Tumours require a lot of nutrients, so surrounding blood vessels are redirected towards the cancer and ultimately develop abnormalities. As a result, anticancer treatments like chemotherapy and immunotherapy can struggle to enter these tumours.
While investigating this problem, Professor Ruth Ganss and her team in the Perkins Vascular Biology and Stromal Targeting Laboratory found that the smooth muscle cells that line blood vessels, giving them shape and helping them pump blood, often break down in tumours. Once the smooth muscle cells break down the blood vessel becomes leaky, reducing blood flow and preventing chemotherapy and immune cells travelling into the tumour.
The researchers have since developed a drug that repairs these smooth muscle cells and returns normal blood flow to the vessels, allowing other anticancer drugs to reach the tumours’ core. Their work has been published in the journal Cell Reports.

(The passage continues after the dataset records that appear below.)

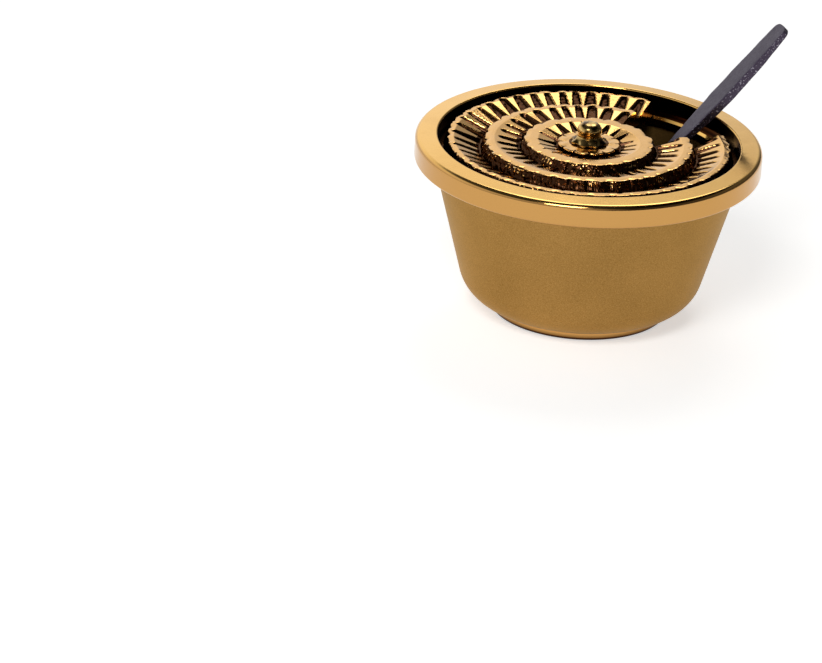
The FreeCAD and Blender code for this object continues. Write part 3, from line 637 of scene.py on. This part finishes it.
# Painted highlights: where the layer falls below -0.3 the colour turns cream.
wear_and_painted_glint = add_node(tree, "ShaderNodeMapRange", {"From Min": -0.3, "From Max": -0.6}, {0: ragged_patina_and_light.outputs[0]})
tone = add_node(tree, "ShaderNodeMix", {"data_type": "RGBA", 7: linear(painted_glint_colour)}, {
    0: wear_and_painted_glint.outputs[0], 6: tone.outputs[2],
})
low_view = add_node(tree, "ShaderNodeMix", {
    "data_type": "RGBA", 6: linear("#FFFFFF"), 7: linear(low_view_colour),
}, {0: dark.outputs[0]})
gloss = add_node(tree, "ShaderNodeMapRange", {"To Min": 0.14, "To Max": 0.2}, {0: dark.outputs[0]})
pitted = add_node(tree, "ShaderNodeBump", {"Strength": 0.15, "Distance": 0.2 * mm}, {
    "Height": grit.outputs[0],
})
tree.links.new(tone.outputs[2], shader.inputs["Base Color"])
tree.links.new(low_view.outputs[2], shader.inputs["Specular Tint"])
tree.links.new(gloss.outputs[0], shader.inputs["Roughness"])
tree.links.new(pitted.outputs[0], shader.inputs["Normal"])

plate_flange, _, outer_crest_level = span("lid_plate")
middle_foot, plate_seat, middle_crest_level = span("middle_tier")
inner_foot, middle_seat, inner_crest_level = span("inner_tier")
boss_radius, boss_seat, boss_top = span("finial_boss")
tier_draft, tier_gap, moat_width, flange_height = 0.8, 0.3, 2.4, 1.2
outer_crest = mouth_radius - moat_width
lid_casting(
    "outer_tier_cast", "lid_plate", base=ledge_level, seat=plate_seat, step=middle_foot + tier_gap,
    inner_level=ledge_level + 2.4, band=outer_crest - 2.4, crest=outer_crest,
    crest_level=outer_crest_level, foot=outer_crest + tier_draft,
    count=50, flute=(1.75, 1.15, 0.95, 0.45), plain=(2.4, 0.85, 1.2), columns=1180,
    flange=(plate_flange, ledge_level + flange_height), opening=inner_foot,
)

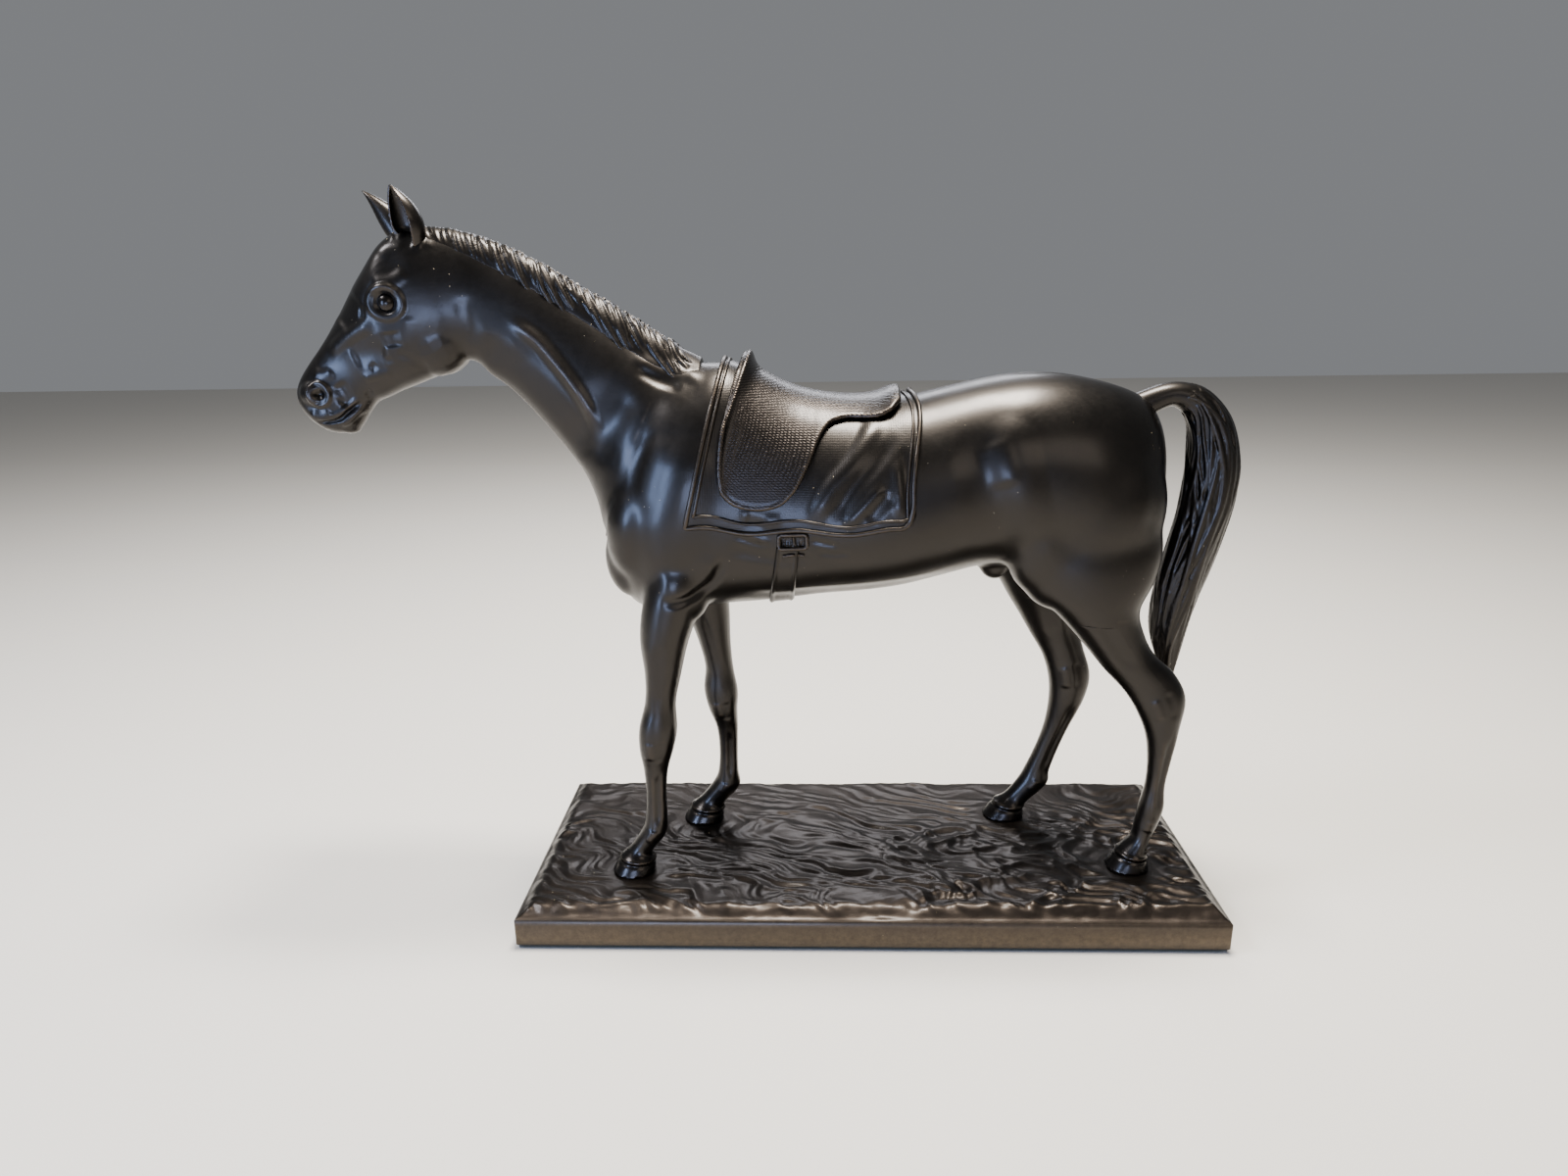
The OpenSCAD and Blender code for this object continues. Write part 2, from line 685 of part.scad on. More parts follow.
// A leg is coped to the body and keeps a spigot above the cope.
module leg(table, spigot) {
    color("#2b231e")
        difference() {
            union() {
                difference() {
                    cast_form(table, 0, len(table) - 1, 2 * (len(table) - 1), 16);
                    body_form();
                }
                leg_spigot(spigot, 0);
            }
            leg_pin_holes(fit_gap);
            stud_places()
                translate([0, 0, ground_z - 1])
                cylinder(h = stud_depth + 1, d = stud_diameter + 2 * fit_gap, $fn = round_fn);
        }
}

module left_foreleg() {
    leg(LEFT_FORE, LEG_SPIGOTS[0]);
}

module right_foreleg() {
    leg(RIGHT_FORE, LEG_SPIGOTS[1]);
}

module left_hind_leg() {
    leg(LEFT_HIND, LEG_SPIGOTS[2]);
}

module right_hind_leg() {
    leg(RIGHT_HIND, LEG_SPIGOTS[3]);
}

module tail() {
    color("#2f261f")
        difference() {
            union() {
                difference() {
                    cast_form(TAIL, 0, len(TAIL) - 1, 26, 16);
                    body_form();
                }
                tail_spigot_form(0);
            }
            tail_pin_form(fit_gap);
        }
}

// Saddlery --------------------------------------------------------------------------------------

function cloth_front(angle) =
    cloth_front_top + (cloth_front_low - cloth_front_top) * pow(abs(angle - 90) / 90, 1.5);

// Each cross section of the cloth is warped so that its front edge leans with the shoulder.
function cloth_place(u, angle) = cloth_front(angle) + (cloth_rear - cloth_front(angle)) * u;
function cloth_low(u) = angle_at(station(BODY, cloth_place(u, 0)), cloth_edge_z);

cloth_columns = 22;
cloth_rows = 26;

function cloth_point(u, share, grow) =
    let (low = cloth_low(u), angle = low + (180 - 2 * low) * share)
    on_ring(station(BODY, cloth_place(u, angle)), angle, grow);

module saddle_cloth() {
    color("#2c2521")
        difference() {
            skin([
                for (i = [0:cloth_columns])
                    let (u = i / cloth_columns)
                    concat(
                        [for (j = [0:cloth_rows])
                            cloth_point(u, j / cloth_rows, lay_gap + cloth_thickness)],
                        [for (j = [cloth_rows:-1:0]) cloth_point(u, j / cloth_rows, lay_gap)]
                    )
            ], strip = true);
            rivet_forms(fit_gap);
        }
}

// The binding is a tube just outside the four edges of the cloth.
edge_out = binding_radius + 2.5 * lay_gap;
function edge_path(steps_u, steps_v) = concat(
    [for (i = [0:steps_u - 1]) [i / steps_u, 0]],
    [for (j = [0:steps_v - 1]) [1, j / steps_v]],
    [for (i = [0:steps_u - 1]) [1 - i / steps_u, 1]],
    [for (j = [0:steps_v - 1]) [0, 1 - j / steps_v]]
);
function edge_point(e, grow) =
    let (
        out_u = e[0] < tiny ? -edge_out / 115 : e[0] > 1 - tiny ? edge_out / 115 : 0,
        out_v = e[1] < tiny ? -edge_out / 150 : e[1] > 1 - tiny ? edge_out / 150 : 0
    )
    cloth_point(e[0] + out_u / k, e[1] + out_v / k, grow);

module cloth_binding() {
    path = edge_path(22, 26);
    n = len(path);
    sides = 6;
    axis = [for (e = path) edge_point(e, lay_gap + binding_radius)];
    away = [for (e = path) edge_point(e, lay_gap + binding_radius + 1)];
    points = [
        for (i = [0:n - 1])
            let (
                ahead = axis[(i + 1) % n] - axis[(i + n - 1) % n],
                t = ahead / norm(ahead),
                o = away[i] - axis[i],
                flat = o - t * (o * t),
                nn = flat / norm(flat),
                b = cross(t, nn)
            )
            for (j = [0:sides - 1])
                axis[i] + binding_radius * (nn * cos(360 * j / sides) + b * sin(360 * j / sides))
    ];
    faces = [
        for (i = [0:n - 1], j = [0:sides - 1])
            let (i2 = (i + 1) % n, j2 = (j + 1) % sides)
            each [
                [i * sides + j, i2 * sides + j, i2 * sides + j2],
                [i * sides + j, i2 * sides + j2, i * sides + j2],
            ]
    ];
    color("#3a3028") polyhedron(points, faces, convexity = 8);
}

module saddle() {
    inner = 3 * lay_gap + cloth_thickness;
    columns = 30;
    first = SADDLE_EDGE[0][0];
    last = SADDLE_EDGE[len(SADDLE_EDGE) - 1][0];
    color("#2a211c")
        difference() {
            layer([
                for (i = [0:columns])
                    let (
                        s = first + (last - first) * i / columns,
                        low = angle_at(station(BODY, s), lookup(s, SADDLE_EDGE))
                    )
                    [s, low, 180 - low]
            ], 22, inner, function(s, a) saddle_top(s, a));
            rivet_forms(fit_gap);
        }
}

module girth_strap() {
    columns = 3;
    color("#2c2521")
        layer([
            for (i = [0:columns])
                let (
                    s = girth_front + (girth_rear - girth_front) * i / columns,
                    low = angle_at(station(BODY, s), girth_top_z)
                )
                [s, -180 - low, low]
        ], 28, lay_gap, function(s, a) lay_gap + girth_thickness);
}

buckle_thickness = 1.6;
buckle_bar = 1.8;

module buckle(side) {
    s = (girth_front + girth_rear) / 2;
    st = station(BODY, s);
    angle = angle_at(st, girth_top_z - 4);
    at = on_ring(st, side > 0 ? angle : 180 - angle, 4 * lay_gap + girth_thickness);
    color("#8d6f3f")
        translate([at[0], at[1] + side * buckle_thickness / 2, at[2]])
        rotate([90, 0, 0])
        linear_extrude(buckle_thickness, center = true) {
            difference() {
                rounded_rect(buckle_width, buckle_height, 1.5);
                rounded_rect(buckle_width - 2 * buckle_bar, buckle_height - 2 * buckle_bar, 0.8);
            }
            square([buckle_bar, buckle_height - 1], center = true);
        }
}

module left_buckle() {
    buckle(-1);
}

module right_buckle() {
    buckle(1);
}

baize_pad();
plinth_casting();
body_casting();
neck_head_casting();
mane();
left_ear();
right_ear();
left_foreleg();
right_foreleg();
left_hind_leg();
right_hind_leg();
tail();
saddle_cloth();
cloth_binding();
saddle();
girth_strap();
left_buckle();
right_buckle();
neck_sleeve();
neck_pins();
leg_pins();
tail_pin();
saddle_rivets();
core_plugs();
hoof_studs();
stud_washers();
stud_nuts();
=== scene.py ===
# %% The frame
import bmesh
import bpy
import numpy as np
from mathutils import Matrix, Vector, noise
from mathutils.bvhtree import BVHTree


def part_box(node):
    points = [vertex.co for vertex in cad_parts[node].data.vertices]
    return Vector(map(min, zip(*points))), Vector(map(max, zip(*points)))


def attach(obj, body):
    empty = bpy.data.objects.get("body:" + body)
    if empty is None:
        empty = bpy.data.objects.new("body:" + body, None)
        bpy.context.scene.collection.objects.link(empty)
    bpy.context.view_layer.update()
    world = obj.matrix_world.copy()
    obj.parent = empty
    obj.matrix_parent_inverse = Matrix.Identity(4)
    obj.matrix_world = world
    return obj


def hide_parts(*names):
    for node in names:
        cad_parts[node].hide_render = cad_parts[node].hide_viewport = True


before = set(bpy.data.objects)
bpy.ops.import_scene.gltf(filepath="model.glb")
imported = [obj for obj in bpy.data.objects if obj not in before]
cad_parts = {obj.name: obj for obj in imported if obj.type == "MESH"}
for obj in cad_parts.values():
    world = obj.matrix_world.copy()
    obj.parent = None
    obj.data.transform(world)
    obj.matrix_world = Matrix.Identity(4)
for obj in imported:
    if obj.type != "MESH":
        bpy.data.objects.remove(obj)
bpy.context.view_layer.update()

# %% [markdown]
# # A saddled horse in patinated bronze
# The CAD model gives every casting its place and its plain form. Here each casting gets the form a
# sculptor would leave in the wax: muscles, tendons, eyelids, locks of hair and the grain of the
# cloth. Everything is worked out in millimetres, in the same frame as the CAD, and turned to
# metres only when a mesh is made.

MM = 0.001
PLINTH_LOW, PLINTH_HIGH = [np.array(p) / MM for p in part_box("plinth_casting")]
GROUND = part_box("left_foreleg")[0].z / MM
SHIFT_Y = sum(p.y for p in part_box("tail")) / 2 / MM
rng = np.random.default_rng(7)
print("plinth", PLINTH_LOW, PLINTH_HIGH, "ground", GROUND, "horse's middle plane", SHIFT_Y)


# %% [markdown]
# ## Camera, floor and light
# The statue stands on a plain pale floor. The camera stands a little above the horse's back and
# looks slightly down at its left side, from close by, so that the plinth's front edge looks
# longer than its back edge. Dark bronze shows its form only by what it reflects, so the lights are
# large soft panels, and each one draws its own highlight: one overhead for the back and the
# croup, a cool one low on the left for the shoulder and the neck.

# %% Camera
def aim(yaw, pitch, roll):
    forward = Vector((np.sin(yaw) * np.cos(pitch), np.cos(yaw) * np.cos(pitch), -np.sin(pitch)))
    right = Vector((np.cos(yaw), -np.sin(yaw), 0))
    up = right.cross(forward)
    tilted = right * np.cos(roll) + up * np.sin(roll)
    upright = -right * np.sin(roll) + up * np.cos(roll)
    return Matrix((tilted, upright, -forward)).transposed()


camera_data = bpy.data.cameras.new("camera")
camera_data.sensor_width = 36
camera_data.lens = 23.33
camera_data.clip_start = 0.01
camera = bpy.data.objects.new("camera", camera_data)
camera.matrix_world = (Matrix.Translation(Vector((-22.7, -487.7, 304.75)) * MM)
                       @ aim(-0.0364, 0.2868, -0.0157).to_4x4())
bpy.context.scene.collection.objects.link(camera)
bpy.context.scene.camera = camera


# %% Colours and nodes
def linear(hex_colour):
    parts = [int(hex_colour[i:i + 2], 16) / 255 for i in (1, 3, 5)]
    return [p / 12.92 if p <= 0.04045 else ((p + 0.055) / 1.055) ** 2.4 for p in parts] + [1.0]


def add(material, kind, links=None, **settings):
    """Add a node, set its properties and its sockets, and link sockets by name."""
    node = material.node_tree.nodes.new(kind)
    for name, value in settings.items():
        if hasattr(node, name):
            setattr(node, name, value)
        else:
            node.inputs[name.replace("_", " ")].default_value = value
    for name, source in (links or {}).items():
        socket = node.inputs[name]
        material.node_tree.links.new(source, socket)
    return node


def new_material(name):
    material = bpy.data.materials.new(name)
    material.use_nodes = True
    material.node_tree.nodes.clear()
    return material


# %% Floor and lights
def panel(name, place, target, size, power, colour):
    light = bpy.data.lights.new(name, "AREA")
    light.shape = "RECTANGLE"
    light.size, light.size_y = size
    light.energy = power
    light.color = linear(colour)[:3]
    lamp = bpy.data.objects.new(name, light)
    lamp.location = Vector(place)
    lamp.rotation_euler = (Vector(target) - Vector(place)).to_track_quat("-Z", "Y").to_euler()
    bpy.context.scene.collection.objects.link(lamp)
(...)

“To achieve greater absorption of anticancer drugs, the blood vessels are really key,” Professor Ganss said.
Professor Ganss further believes that the defect in smooth muscle cells lining blood vessels in cancer could be a catalyst for other problems. She suggested, “It could be that once the smooth muscle cells break down and the blood vessels become leaky, cancer cells are able to slip out of the tumours and migrate through the blood stream to spread to different parts of the body.”
The team is currently investigating whether the new drug could help stem the spread of cancer in a patient by repairing the leaky blood vessels.